近年では博物館における教育機能の活用を強化するため、教育普及担当(エデュケーター)を設置する博物館も増えています。

教育普及担当の仕事は館によって差がありますが、見学受け入れやイベントプログラムの企画運営を担う点はどの館でも共通しています。

博物館関係の授業で聞いたことがある人も多いと思いますが、「博学連携」は試験で最もよく問われるテーマです。一例として博学連携をめぐる課題として学校側の丸投げ・博物館側の一人よがりになりがちであることがよく挙げられますので、簡単ですが解答例を作成してみました。

【解答例】
博物館の利点は言うまでもなく、実物資料が見られる点である。見るだけでなく火おこし体験をするなど、博物館では新しい経験ができるため、学校で教えた知識と博物館での体験を結び付けることで知識に対する理解を実体験の伴ったものとして深めることができる。
教育普及担当は博物館と学校の窓口として、授業で生徒の理解度が低かった分野や関心が高くさらに理解度を深めたいなど学校の先生が抱える課題や要望をきちんとヒアリングし、よりよい見学授業ができるように準備をする必要がある。

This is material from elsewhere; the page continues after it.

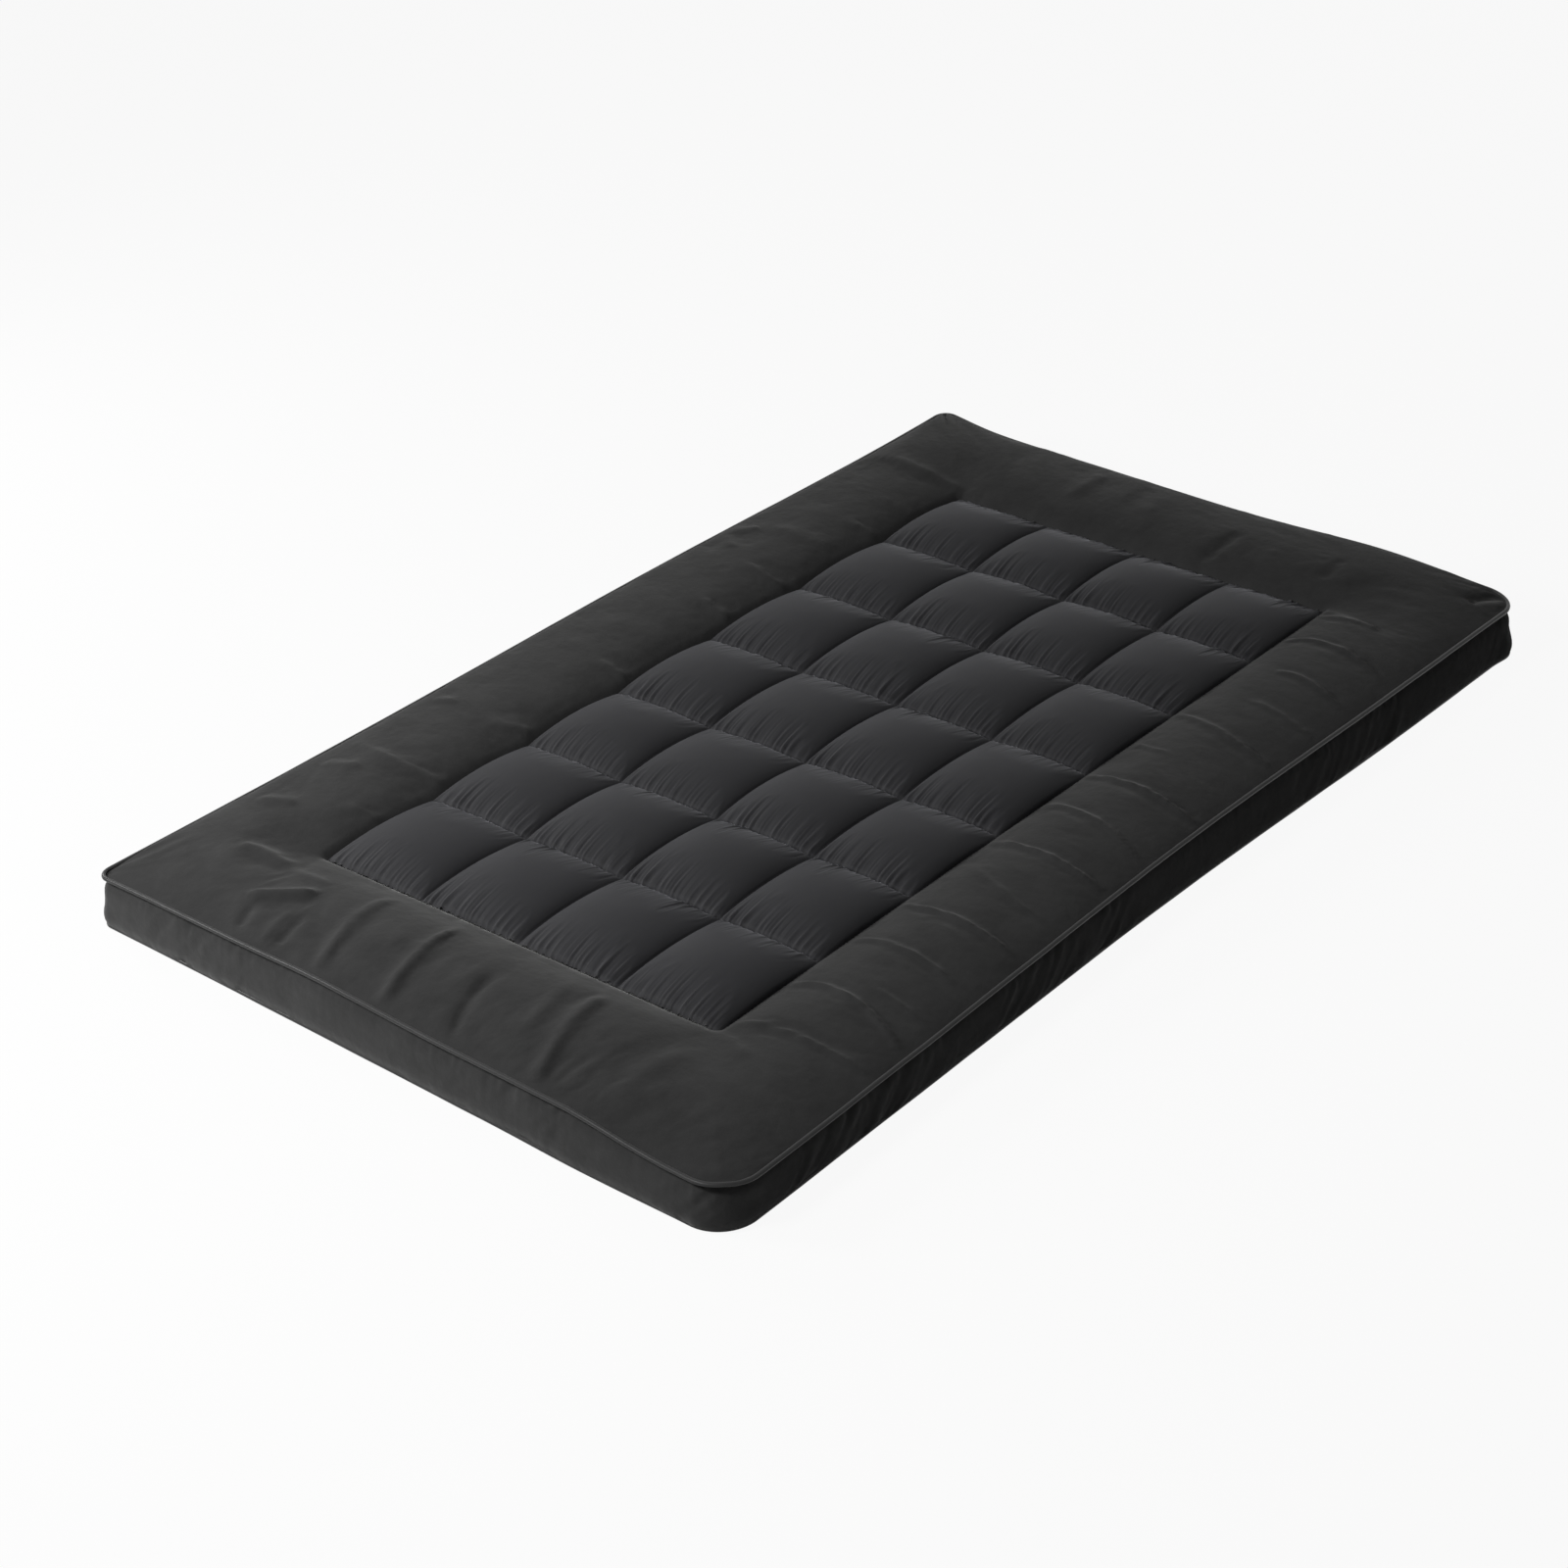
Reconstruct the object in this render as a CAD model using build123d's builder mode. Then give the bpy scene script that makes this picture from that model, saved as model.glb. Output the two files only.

他にも教育普及に関する問題としては、ボランティアや地域との連携なども問われることがあります。今回挙げたのはよく出題される問題の一例ですので、再度博物館教育論のテキストを読んで、論述で問われそうな分野をピックアップし、それに対するご自身の考えをまとめてみてください。

文書館と博物館の違いを問う問題

文書館の学芸員職の試験ですと文書館で展示をする意味、博物館における展示との違いについて問われます。

文書館での展示は社会教育が主目的ではなく、活動紹介の面が大きいですからこの目的の違いを盛り込めれば得点できるかと思います。

古文書解読

日本史の中世〜近代分野の募集では古文書解読・解釈の問題も出題されます。

出題される古文書ですが、基本的には博物館の常設展示に関係する古文書が出題されると考えてください。例えば千葉県内の博物館であれば「干鰯」や「醤油」に関連した古文書が出題されそうですよね。他に特定の偉人をテーマにしている博物館では書簡が出題されたことがあります。

いずれにせよ出題されるのはほとんどが館所蔵の古文書からですので、受験する博物館が扱っているテーマを意識して準備をすると良いでしょう。

作問パターンも様々で、全文解読•部分解読(傍線部)、傍線部箇所の読み下し•現代語訳•語句について問うものなど様々あります。

辞書の持ち込みは大学の講義の試験とは異なり「持ち込み不可」の場合が多いです。ですので日頃研究や仕事で如何に古文書解読をして演習量を稼いでいるかが鍵になってきます。一応、辞書持ち込み可能な募集も見たことはありますが、使わなくても得点できなければ合格は難しいです。

あらかじめ募集要項に古文書解読が出題されるかどうか書いてある募集もあれば、書いていない募集でも出題されたことがありました。